** JOB **
Restate the opening lines of the material below word for word, stopping after the line that contains "import math".

--------------------

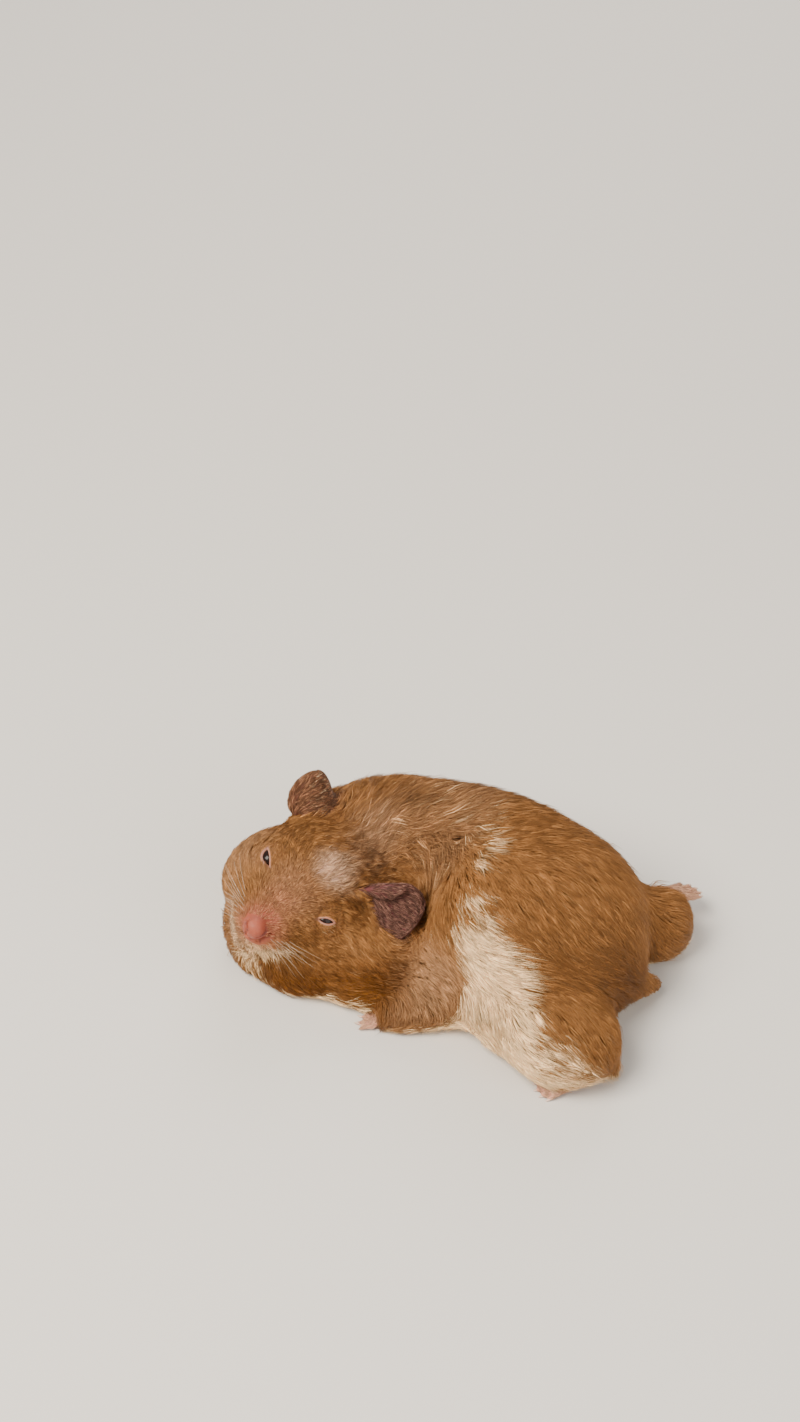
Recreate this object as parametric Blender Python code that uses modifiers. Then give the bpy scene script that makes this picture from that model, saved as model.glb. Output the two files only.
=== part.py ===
"""A Syrian hamster (Mesocricetus auratus), life size, lying flat on its belly.

The head is turned to the animal's left and rests on its left cheek, the left hind
foot is tucked under the haunch and the right hind leg is stretched out behind.

Each mass of the body is an ellipsoid or a chain of beads, out to the tips of the
coat. They are fused with a voxel remesh and smoothed, and the whole is parted into
named pieces by pairs of cutters that differ by the width of the cut.

Working frame: the animal lies along X with its head towards -X, its left side
towards -Y and the floor at Z = 0. The finished model is moved at the end, so that
its origin is the centre of its footprint.
"""

import math

import bmesh
import bpy
from mathutils import Matrix, Vector

MM = 0.001

# ---------------------------------------------------------------- driving sizes
CUT = 0.35 * MM             # gap between neighbouring pieces
BODY_VOXEL = 1.1 * MM
BODY_SMOOTHING = 22         # passes over the fused clay
BODY_TRIANGLES = 2900
PAW_VOXEL = 0.42 * MM
RING_POINTS = 40            # round each ring of the trunk
BEAD_STEP = 0.35            # spacing of beads, as a share of the smaller radius

# Trunk: an axis on the floor, with the rump swung towards the animal's left.
TRUNK_CENTRE = Vector((22.0, -22.0, 0.0)) * MM
TRUNK_TURN = math.radians(-36.0)
BACK = Vector((math.cos(TRUNK_TURN), math.sin(TRUNK_TURN), 0.0))    # towards the rump
RIGHT = Vector((-math.sin(TRUNK_TURN), math.cos(TRUNK_TURN), 0.0))  # the animal's right
UP = Vector((0.0, 0.0, 1.0))

# Head: the point midway between the eyes, and the head's own three directions.
EYE_MIDDLE = Vector((-36.8, -9.1, 26.6)) * MM
HEAD_FORWARD = Vector((-0.53, -0.82, 0.20)).normalized()
HEAD_UP = Vector((0.51, -0.12, 0.85))
HEAD_UP = (HEAD_UP - HEAD_UP.dot(HEAD_FORWARD) * HEAD_FORWARD).normalized()
HEAD_LEFT = HEAD_UP.cross(HEAD_FORWARD)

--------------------

** EXPECTED ANSWER **
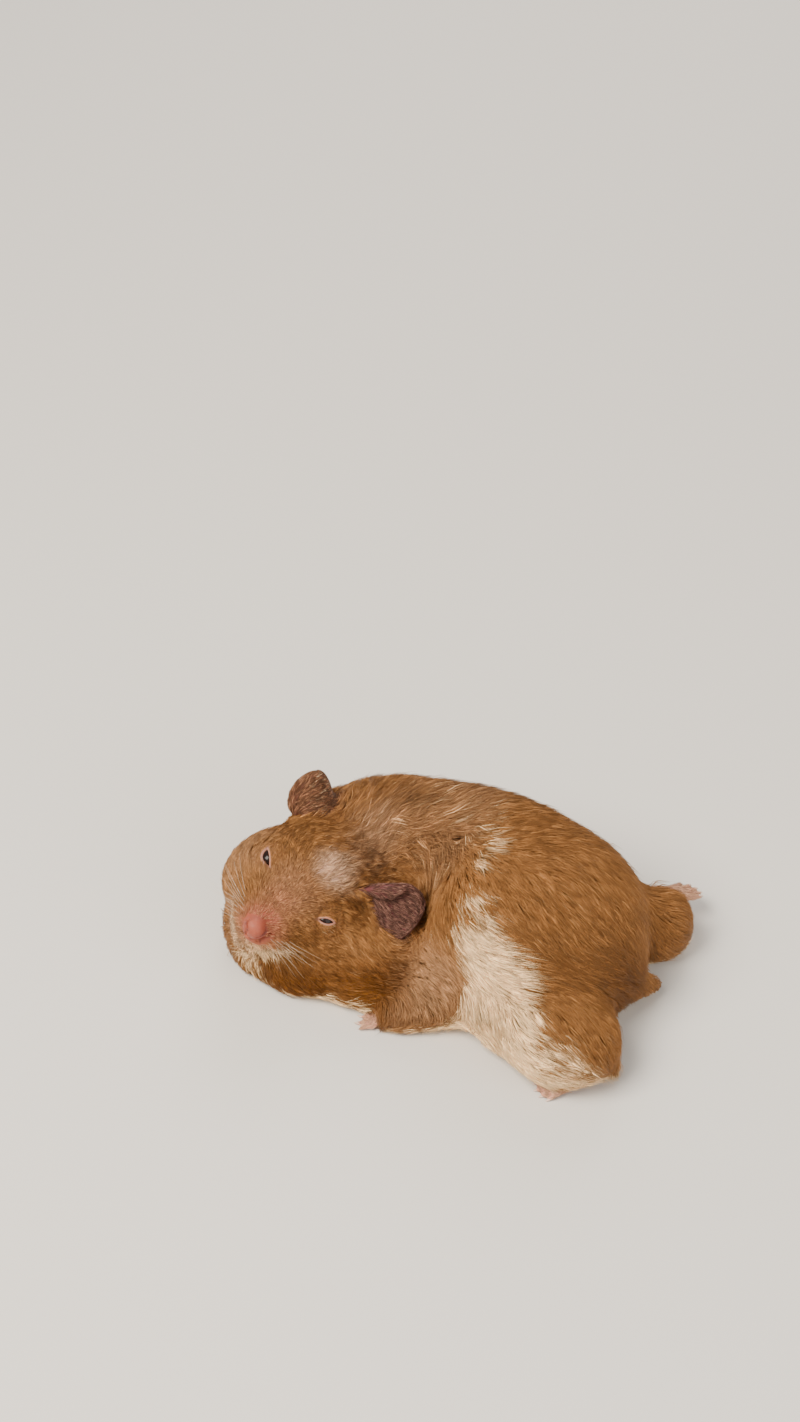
Recreate this object as parametric Blender Python code that uses modifiers. Then give the bpy scene script that makes this picture from that model, saved as model.glb. Output the two files only.
=== part.py ===
"""A Syrian hamster (Mesocricetus auratus), life size, lying flat on its belly.

The head is turned to the animal's left and rests on its left cheek, the left hind
foot is tucked under the haunch and the right hind leg is stretched out behind.

Each mass of the body is an ellipsoid or a chain of beads, out to the tips of the
coat. They are fused with a voxel remesh and smoothed, and the whole is parted into
named pieces by pairs of cutters that differ by the width of the cut.

Working frame: the animal lies along X with its head towards -X, its left side
towards -Y and the floor at Z = 0. The finished model is moved at the end, so that
its origin is the centre of its footprint.
"""

import math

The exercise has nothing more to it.